Monday, March 7, 2011

PUBLIC DOMAIN MONDAY: A MOTHER'S LIST...

...OF BOOKS FOR CHILDREN by Gertrude Weld Arnold.  I would love to own a copy of this gem.  Click HERE to look through this amazing book, which is full of great quotes and an exhaustive list of all types of books for ages 2-14 (first published in 1909).


SOME MEMORABLE EXCERPTS ABOUT CHILDREN'S LITERATURE:
"The baby's first book will naturally be a picture-book, for pictures appeal to him early, and with great force.... If we understood children better, we should realize this vitality which pictures have for them, and should be more careful to give them the best." -W. T. Field.

"What an unprejudiced and wholly spontaneous acclaim awaits the artist who gives his best to the little ones! They do not place his work in portfolios or locked glass cases; they thumb it to death, surely the happiest of all fates for any printed book." -Gleeson White.

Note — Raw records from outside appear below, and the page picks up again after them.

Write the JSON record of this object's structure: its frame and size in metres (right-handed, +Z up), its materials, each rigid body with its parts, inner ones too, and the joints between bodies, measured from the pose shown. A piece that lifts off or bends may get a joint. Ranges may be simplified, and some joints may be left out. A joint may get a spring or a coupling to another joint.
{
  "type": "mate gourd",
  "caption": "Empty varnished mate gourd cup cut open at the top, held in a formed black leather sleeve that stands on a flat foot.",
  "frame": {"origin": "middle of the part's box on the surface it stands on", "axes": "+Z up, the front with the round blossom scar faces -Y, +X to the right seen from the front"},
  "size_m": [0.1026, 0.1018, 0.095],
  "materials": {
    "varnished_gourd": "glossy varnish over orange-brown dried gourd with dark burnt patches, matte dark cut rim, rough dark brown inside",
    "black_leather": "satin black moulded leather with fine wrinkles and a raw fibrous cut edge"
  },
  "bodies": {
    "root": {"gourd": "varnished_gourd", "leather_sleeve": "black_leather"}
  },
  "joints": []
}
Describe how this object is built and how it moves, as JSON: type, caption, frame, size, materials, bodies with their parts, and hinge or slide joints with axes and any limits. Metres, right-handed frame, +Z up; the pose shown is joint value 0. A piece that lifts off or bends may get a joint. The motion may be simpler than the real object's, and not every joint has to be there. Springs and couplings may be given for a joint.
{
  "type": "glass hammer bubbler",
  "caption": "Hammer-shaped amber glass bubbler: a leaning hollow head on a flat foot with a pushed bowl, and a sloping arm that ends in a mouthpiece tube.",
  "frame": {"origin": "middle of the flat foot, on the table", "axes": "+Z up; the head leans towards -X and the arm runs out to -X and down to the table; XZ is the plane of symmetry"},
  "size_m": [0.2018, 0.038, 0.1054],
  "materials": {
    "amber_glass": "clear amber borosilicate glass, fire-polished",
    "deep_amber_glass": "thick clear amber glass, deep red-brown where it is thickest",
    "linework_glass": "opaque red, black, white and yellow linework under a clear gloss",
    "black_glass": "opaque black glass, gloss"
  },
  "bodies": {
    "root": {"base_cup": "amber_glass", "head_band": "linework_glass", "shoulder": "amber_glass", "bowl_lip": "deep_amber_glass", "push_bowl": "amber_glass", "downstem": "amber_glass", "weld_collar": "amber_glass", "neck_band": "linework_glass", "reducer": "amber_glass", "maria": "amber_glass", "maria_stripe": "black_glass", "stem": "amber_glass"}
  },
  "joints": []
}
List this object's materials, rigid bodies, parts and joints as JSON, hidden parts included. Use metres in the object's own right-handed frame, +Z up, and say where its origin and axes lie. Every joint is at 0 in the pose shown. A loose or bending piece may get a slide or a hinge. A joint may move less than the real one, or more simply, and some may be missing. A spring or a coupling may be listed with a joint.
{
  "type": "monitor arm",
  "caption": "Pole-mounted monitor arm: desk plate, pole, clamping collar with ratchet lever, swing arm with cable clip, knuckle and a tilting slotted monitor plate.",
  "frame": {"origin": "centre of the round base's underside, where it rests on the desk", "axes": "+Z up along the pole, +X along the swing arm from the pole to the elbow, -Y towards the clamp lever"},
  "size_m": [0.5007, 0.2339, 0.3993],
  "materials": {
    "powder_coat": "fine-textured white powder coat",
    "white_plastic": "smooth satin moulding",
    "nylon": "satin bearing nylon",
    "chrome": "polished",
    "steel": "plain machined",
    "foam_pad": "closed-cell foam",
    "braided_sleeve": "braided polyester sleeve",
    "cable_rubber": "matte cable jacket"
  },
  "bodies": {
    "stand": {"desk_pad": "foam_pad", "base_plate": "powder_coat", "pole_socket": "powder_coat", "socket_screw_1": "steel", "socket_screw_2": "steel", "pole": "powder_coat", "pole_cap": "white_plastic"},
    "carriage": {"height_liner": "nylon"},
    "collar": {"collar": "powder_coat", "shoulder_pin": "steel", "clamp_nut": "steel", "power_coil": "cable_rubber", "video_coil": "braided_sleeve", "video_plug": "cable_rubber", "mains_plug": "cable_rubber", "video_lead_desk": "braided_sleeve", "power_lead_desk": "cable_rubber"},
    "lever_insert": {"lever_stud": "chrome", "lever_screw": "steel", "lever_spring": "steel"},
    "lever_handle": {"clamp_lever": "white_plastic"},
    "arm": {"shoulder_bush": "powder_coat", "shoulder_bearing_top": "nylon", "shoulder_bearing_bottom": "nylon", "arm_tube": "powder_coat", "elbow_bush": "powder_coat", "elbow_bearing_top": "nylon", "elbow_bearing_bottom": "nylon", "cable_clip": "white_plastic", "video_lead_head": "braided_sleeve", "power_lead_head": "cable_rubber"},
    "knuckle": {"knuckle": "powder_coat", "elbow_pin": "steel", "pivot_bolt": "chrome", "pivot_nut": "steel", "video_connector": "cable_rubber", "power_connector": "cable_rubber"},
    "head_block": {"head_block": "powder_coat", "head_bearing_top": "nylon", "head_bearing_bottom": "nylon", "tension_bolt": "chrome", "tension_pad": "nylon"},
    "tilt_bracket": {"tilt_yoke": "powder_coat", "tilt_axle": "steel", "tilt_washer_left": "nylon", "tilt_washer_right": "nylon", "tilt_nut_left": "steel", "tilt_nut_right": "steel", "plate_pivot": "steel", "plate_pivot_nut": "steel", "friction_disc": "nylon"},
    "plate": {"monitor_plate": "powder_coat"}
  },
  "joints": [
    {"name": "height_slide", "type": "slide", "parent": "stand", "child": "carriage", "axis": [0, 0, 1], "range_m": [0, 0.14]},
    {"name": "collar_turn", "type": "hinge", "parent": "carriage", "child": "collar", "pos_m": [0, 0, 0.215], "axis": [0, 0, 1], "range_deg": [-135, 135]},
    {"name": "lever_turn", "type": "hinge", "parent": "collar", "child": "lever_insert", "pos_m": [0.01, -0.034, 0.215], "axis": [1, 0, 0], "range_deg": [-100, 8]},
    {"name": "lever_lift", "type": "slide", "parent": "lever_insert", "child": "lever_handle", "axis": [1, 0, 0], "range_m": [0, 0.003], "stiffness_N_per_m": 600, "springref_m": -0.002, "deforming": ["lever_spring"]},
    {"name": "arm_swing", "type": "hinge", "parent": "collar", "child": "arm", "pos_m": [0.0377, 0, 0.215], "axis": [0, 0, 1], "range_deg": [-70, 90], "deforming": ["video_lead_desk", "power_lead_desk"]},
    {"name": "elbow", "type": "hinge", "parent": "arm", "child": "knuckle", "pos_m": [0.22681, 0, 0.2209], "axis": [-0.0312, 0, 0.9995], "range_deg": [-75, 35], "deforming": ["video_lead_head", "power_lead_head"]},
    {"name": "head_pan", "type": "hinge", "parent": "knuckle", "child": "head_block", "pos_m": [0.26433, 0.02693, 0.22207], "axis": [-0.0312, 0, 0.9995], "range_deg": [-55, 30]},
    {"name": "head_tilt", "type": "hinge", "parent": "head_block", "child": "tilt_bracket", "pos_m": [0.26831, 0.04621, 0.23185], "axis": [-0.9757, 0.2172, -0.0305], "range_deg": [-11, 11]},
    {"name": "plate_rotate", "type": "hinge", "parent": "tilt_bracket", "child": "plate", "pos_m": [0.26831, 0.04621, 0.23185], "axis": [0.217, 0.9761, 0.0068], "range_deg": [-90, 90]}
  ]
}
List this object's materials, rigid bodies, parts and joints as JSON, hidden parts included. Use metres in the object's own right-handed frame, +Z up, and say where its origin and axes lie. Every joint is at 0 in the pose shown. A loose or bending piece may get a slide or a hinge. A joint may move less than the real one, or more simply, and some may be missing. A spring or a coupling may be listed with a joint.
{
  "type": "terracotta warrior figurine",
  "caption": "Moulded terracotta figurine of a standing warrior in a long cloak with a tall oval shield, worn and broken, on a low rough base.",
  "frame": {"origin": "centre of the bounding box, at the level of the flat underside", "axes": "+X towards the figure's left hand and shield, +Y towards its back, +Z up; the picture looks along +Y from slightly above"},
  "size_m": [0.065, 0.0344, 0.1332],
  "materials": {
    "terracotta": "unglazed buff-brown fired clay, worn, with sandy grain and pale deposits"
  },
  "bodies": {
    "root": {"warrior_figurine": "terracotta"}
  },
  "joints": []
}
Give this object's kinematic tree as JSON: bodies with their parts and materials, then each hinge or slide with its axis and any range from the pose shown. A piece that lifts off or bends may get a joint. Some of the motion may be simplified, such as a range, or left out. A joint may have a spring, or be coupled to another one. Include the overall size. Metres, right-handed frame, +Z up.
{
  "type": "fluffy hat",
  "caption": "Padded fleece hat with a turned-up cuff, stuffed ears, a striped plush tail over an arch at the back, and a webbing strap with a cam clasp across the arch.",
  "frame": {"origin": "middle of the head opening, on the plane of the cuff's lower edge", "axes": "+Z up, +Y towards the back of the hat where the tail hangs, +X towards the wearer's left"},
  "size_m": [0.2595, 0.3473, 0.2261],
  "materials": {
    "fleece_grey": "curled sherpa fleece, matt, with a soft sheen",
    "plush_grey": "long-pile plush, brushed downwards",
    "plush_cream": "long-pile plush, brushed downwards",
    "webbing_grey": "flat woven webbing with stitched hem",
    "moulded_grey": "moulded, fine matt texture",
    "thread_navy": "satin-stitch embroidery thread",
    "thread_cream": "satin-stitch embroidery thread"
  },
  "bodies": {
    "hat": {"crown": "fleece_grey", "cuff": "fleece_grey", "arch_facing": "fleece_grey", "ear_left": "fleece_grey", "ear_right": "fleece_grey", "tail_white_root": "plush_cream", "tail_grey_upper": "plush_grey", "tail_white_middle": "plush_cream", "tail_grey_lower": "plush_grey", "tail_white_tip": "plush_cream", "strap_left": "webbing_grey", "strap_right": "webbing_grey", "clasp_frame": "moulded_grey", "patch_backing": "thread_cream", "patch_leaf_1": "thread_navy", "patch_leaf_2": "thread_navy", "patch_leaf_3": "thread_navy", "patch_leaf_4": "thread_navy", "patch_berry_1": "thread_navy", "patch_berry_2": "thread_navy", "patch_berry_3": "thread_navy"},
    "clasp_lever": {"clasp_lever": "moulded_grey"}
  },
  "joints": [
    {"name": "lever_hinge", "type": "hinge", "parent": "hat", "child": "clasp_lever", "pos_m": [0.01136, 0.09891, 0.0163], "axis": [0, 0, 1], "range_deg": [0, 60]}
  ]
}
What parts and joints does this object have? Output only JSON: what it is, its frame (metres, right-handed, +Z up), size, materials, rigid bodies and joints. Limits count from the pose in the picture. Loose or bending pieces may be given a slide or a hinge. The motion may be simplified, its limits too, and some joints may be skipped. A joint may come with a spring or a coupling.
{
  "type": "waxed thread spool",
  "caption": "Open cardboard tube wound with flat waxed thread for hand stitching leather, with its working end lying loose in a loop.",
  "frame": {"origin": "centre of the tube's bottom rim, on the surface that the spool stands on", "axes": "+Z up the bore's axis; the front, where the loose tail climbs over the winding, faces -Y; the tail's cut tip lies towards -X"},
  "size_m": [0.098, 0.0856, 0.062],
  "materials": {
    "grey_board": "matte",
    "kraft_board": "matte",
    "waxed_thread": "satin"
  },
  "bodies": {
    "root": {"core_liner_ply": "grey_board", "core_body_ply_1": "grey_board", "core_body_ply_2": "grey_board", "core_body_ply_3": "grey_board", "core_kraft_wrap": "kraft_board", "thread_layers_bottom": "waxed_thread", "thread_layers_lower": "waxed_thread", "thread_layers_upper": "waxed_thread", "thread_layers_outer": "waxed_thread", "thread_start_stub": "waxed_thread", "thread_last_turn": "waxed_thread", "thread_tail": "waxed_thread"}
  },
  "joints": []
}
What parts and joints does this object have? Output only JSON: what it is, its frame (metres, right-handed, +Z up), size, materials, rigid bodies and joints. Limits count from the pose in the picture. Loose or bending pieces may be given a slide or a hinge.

"The mother sits and sings her baby to sleep; here is one of the very best opportunities for the right literature at the right time." -Mrs. H. L. Elmendorf.

"As color appeals to the child before he has much notion of form, his first picture-book should be colored, and as his ideas of form develop slowly, his first pictures should be in outline, and unencumbered with detail." -W.T. Field.

"Blind Homer and the chief singer of Israel and skalds and bards and minnesingers are all gone, tradition is almost a byword, but mothers still live, and children need not wait until they have conquered the crabbed types before they begin to love literature." -Mrs. H.L. Elmendorf.

"Babies do not want," said he, "to hear about babies; they like to be told of giants and castles, and of somewhat which can stretch and stimulate their little minds". -Dr. Johnson. (Recorded by Mrs. Piozzi.)

"And as with the toys, so with the toy-books. They exist everywhere: there is no calculating the distance through which the stories come to us, the number of languages through which they have been filtered, or the centuries during which they have been told. Many of them have been narrated, almost in their present shape, for thousands of years since, to little copper-coloured Sanscrit children, listening to their mother under the palm-trees by the banks of the yellow Jumna--their Brahmin mother, who softly narrated them through the ring in her nose. The very same tale has been heard by the Northmen Vikings as they lay on their shields on deck; and by Arabs couched under the stars on the Syrian plains when the flocks were gathered in and the mares were picketed by the tents. -Thackeray.

"So, in this matter of literature for the young, the influence of the home teaching is enormous; all the school can do pales before it. Let the mother add to the poet's rhyme the music of her soft and beloved voice; let great fiction be read to the breathless group of curly heads about the fire; and the wonders of science be enrolled, the thrilling scenes and splendid personalities of history displayed. Children thus inspired may be trusted to become sensitive to literature long before they know what the word means, or have reasoned at all upon their mental experiences." -Richard Burton.